-- Start Entries provided --

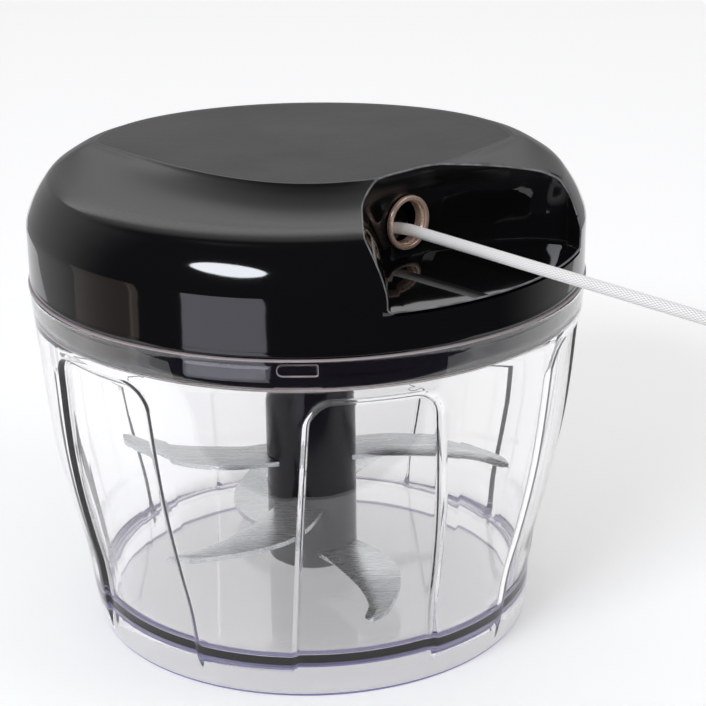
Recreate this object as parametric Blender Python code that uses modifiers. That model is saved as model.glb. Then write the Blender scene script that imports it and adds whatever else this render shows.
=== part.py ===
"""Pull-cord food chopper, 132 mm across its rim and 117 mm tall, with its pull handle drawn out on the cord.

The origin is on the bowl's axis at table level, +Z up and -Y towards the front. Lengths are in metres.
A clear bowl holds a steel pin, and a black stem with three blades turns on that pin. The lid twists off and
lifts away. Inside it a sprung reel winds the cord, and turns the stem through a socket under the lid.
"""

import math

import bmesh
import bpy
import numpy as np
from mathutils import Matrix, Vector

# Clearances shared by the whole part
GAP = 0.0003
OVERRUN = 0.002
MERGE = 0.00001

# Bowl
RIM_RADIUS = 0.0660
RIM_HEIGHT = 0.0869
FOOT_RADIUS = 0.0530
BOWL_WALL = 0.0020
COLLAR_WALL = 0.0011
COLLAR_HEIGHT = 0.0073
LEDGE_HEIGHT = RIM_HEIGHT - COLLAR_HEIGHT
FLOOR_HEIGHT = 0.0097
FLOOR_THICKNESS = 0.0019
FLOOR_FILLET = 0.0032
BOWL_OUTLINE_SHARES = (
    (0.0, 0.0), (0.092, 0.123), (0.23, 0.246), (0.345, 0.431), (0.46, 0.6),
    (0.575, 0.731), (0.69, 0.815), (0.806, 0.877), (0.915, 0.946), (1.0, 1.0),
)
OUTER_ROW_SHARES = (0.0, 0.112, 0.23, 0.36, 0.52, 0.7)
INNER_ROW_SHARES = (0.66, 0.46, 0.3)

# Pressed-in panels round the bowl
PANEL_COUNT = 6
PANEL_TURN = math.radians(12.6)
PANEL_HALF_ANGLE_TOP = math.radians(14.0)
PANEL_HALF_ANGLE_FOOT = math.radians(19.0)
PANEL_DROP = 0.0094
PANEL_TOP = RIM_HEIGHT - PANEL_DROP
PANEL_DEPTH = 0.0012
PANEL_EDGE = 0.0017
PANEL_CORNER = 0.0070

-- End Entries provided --
-- Start Entries provided --

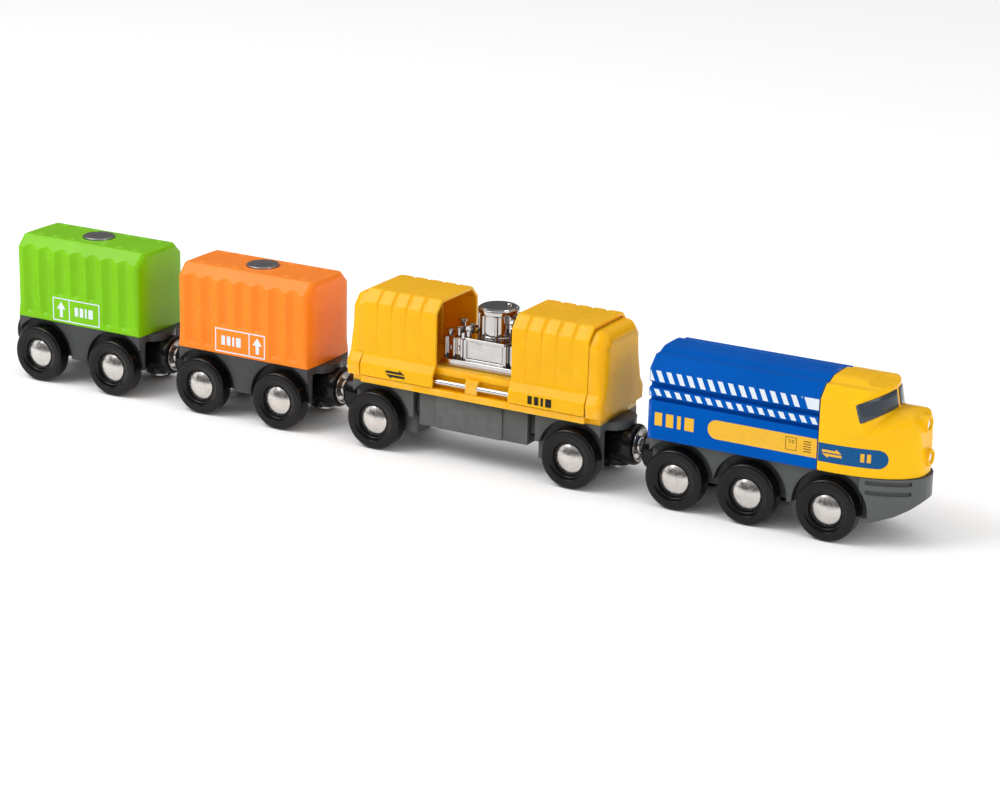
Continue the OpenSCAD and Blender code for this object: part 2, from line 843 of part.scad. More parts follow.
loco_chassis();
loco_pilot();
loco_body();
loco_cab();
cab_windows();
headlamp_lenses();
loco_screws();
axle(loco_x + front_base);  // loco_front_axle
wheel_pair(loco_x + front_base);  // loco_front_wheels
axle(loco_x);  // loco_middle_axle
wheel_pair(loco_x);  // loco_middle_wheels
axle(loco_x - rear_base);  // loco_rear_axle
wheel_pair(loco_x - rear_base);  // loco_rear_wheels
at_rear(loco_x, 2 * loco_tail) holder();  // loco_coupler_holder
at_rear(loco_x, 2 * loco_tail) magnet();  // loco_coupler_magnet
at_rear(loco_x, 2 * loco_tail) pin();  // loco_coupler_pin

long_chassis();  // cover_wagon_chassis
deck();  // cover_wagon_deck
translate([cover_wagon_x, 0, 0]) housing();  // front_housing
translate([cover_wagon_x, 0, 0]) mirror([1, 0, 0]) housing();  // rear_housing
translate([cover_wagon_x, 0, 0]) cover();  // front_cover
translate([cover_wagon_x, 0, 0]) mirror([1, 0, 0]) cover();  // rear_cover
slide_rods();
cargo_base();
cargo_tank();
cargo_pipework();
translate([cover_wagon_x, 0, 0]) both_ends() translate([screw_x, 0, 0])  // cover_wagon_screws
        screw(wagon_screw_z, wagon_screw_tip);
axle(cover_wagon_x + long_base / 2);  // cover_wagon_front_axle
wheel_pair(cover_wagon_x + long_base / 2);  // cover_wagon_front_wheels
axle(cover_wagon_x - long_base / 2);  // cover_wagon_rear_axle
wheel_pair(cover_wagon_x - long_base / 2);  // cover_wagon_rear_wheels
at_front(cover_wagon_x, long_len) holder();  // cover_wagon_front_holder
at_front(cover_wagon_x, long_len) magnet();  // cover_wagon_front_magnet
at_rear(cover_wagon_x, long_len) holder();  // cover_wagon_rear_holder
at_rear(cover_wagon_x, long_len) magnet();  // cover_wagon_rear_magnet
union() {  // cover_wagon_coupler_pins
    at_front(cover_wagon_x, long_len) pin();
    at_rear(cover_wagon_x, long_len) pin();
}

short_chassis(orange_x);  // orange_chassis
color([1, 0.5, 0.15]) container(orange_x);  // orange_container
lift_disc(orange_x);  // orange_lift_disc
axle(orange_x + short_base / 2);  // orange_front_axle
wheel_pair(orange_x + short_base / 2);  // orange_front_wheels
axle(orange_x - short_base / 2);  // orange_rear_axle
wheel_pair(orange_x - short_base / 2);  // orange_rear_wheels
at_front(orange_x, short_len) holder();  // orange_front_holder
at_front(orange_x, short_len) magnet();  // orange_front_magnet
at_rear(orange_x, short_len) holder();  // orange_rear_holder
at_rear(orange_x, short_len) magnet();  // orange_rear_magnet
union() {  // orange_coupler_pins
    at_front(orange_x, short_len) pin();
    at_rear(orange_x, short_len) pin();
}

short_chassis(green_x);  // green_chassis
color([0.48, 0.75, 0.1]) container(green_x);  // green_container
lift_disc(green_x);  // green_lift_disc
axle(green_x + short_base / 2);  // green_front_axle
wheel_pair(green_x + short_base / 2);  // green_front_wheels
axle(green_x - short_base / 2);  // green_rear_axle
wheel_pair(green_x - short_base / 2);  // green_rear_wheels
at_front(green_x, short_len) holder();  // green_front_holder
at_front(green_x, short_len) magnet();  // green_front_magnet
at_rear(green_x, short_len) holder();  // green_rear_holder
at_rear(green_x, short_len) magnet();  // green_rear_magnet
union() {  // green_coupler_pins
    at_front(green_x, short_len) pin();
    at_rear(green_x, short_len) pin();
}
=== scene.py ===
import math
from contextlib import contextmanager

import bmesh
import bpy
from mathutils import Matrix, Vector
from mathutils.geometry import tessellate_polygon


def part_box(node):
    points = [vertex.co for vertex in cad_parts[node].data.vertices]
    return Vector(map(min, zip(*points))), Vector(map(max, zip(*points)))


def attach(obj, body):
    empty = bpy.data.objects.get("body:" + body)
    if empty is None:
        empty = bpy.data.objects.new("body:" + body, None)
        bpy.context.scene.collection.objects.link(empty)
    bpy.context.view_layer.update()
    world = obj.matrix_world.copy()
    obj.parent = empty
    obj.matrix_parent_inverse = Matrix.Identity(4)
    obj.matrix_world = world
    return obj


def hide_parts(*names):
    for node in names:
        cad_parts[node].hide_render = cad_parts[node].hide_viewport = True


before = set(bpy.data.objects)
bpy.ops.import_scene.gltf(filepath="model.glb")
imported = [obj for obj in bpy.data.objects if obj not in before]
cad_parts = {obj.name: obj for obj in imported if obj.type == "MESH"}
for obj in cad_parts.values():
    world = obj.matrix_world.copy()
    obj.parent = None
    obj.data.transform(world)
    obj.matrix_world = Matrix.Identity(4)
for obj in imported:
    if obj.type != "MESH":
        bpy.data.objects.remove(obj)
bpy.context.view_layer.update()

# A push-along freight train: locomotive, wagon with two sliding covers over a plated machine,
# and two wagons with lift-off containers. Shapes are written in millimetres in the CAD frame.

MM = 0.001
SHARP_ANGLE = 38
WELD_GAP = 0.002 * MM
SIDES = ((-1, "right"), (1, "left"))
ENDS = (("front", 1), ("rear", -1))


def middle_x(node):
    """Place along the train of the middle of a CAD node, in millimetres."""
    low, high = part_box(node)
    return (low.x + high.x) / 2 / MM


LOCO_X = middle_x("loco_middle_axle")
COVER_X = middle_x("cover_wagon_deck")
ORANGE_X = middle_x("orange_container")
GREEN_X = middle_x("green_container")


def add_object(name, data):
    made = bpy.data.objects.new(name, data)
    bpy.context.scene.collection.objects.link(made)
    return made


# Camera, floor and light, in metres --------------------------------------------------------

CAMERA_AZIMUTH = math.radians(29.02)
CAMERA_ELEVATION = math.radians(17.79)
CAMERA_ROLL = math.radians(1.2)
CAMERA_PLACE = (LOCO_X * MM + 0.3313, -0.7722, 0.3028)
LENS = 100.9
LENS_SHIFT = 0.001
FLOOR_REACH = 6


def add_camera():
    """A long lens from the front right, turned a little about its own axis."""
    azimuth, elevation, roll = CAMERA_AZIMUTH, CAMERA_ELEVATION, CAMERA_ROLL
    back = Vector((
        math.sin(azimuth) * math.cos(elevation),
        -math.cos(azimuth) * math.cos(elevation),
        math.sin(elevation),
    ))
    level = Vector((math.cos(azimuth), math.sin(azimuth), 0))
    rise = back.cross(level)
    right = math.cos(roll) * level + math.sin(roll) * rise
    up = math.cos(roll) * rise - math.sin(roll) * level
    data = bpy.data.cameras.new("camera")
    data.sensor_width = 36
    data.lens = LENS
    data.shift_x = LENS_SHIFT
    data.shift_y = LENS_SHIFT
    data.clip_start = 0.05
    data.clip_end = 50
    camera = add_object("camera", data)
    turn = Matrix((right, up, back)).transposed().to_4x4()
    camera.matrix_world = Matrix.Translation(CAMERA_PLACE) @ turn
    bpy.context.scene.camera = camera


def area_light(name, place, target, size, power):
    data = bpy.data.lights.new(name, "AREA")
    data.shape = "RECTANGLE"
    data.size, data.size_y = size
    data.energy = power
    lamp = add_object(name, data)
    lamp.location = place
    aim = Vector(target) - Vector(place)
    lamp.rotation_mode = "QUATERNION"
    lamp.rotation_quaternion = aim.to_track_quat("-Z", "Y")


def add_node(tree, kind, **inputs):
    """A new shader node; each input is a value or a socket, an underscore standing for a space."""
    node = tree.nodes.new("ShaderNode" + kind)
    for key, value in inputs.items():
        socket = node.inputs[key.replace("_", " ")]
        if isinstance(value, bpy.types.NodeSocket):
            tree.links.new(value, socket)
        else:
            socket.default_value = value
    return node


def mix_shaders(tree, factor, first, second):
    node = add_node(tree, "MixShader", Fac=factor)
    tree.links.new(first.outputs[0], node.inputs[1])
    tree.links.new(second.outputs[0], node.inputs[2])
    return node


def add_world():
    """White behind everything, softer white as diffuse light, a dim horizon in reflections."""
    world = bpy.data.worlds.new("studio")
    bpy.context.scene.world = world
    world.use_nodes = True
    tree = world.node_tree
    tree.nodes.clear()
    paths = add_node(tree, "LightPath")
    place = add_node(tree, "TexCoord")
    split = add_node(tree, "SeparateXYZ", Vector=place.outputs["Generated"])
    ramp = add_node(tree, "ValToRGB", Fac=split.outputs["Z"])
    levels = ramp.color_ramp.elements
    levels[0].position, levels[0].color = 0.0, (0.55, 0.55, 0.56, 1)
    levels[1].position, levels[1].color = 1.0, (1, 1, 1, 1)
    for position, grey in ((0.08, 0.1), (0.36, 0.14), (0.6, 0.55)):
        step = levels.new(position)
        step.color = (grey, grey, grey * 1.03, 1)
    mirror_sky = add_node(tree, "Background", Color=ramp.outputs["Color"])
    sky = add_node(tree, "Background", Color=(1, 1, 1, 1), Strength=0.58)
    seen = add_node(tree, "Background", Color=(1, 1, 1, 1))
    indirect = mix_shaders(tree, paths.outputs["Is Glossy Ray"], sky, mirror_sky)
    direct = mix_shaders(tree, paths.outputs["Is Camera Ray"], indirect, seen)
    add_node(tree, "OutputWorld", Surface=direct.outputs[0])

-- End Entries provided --

What the task asks »
Give again, word for word, every line of the listing above from the one with "at_rear(green_x, short_len) magnet();" to the one with "before = set(bpy.data.objects)", both inclusive, and nothing beyond them.

Complete output »
at_rear(green_x, short_len) magnet();  // green_rear_magnet
union() {  // green_coupler_pins
    at_front(green_x, short_len) pin();
    at_rear(green_x, short_len) pin();
}
=== scene.py ===
import math
from contextlib import contextmanager

import bmesh
import bpy
from mathutils import Matrix, Vector
from mathutils.geometry import tessellate_polygon


def part_box(node):
    points = [vertex.co for vertex in cad_parts[node].data.vertices]
    return Vector(map(min, zip(*points))), Vector(map(max, zip(*points)))


def attach(obj, body):
    empty = bpy.data.objects.get("body:" + body)
    if empty is None:
        empty = bpy.data.objects.new("body:" + body, None)
        bpy.context.scene.collection.objects.link(empty)
    bpy.context.view_layer.update()
    world = obj.matrix_world.copy()
    obj.parent = empty
    obj.matrix_parent_inverse = Matrix.Identity(4)
    obj.matrix_world = world
    return obj


def hide_parts(*names):
    for node in names:
        cad_parts[node].hide_render = cad_parts[node].hide_viewport = True


before = set(bpy.data.objects)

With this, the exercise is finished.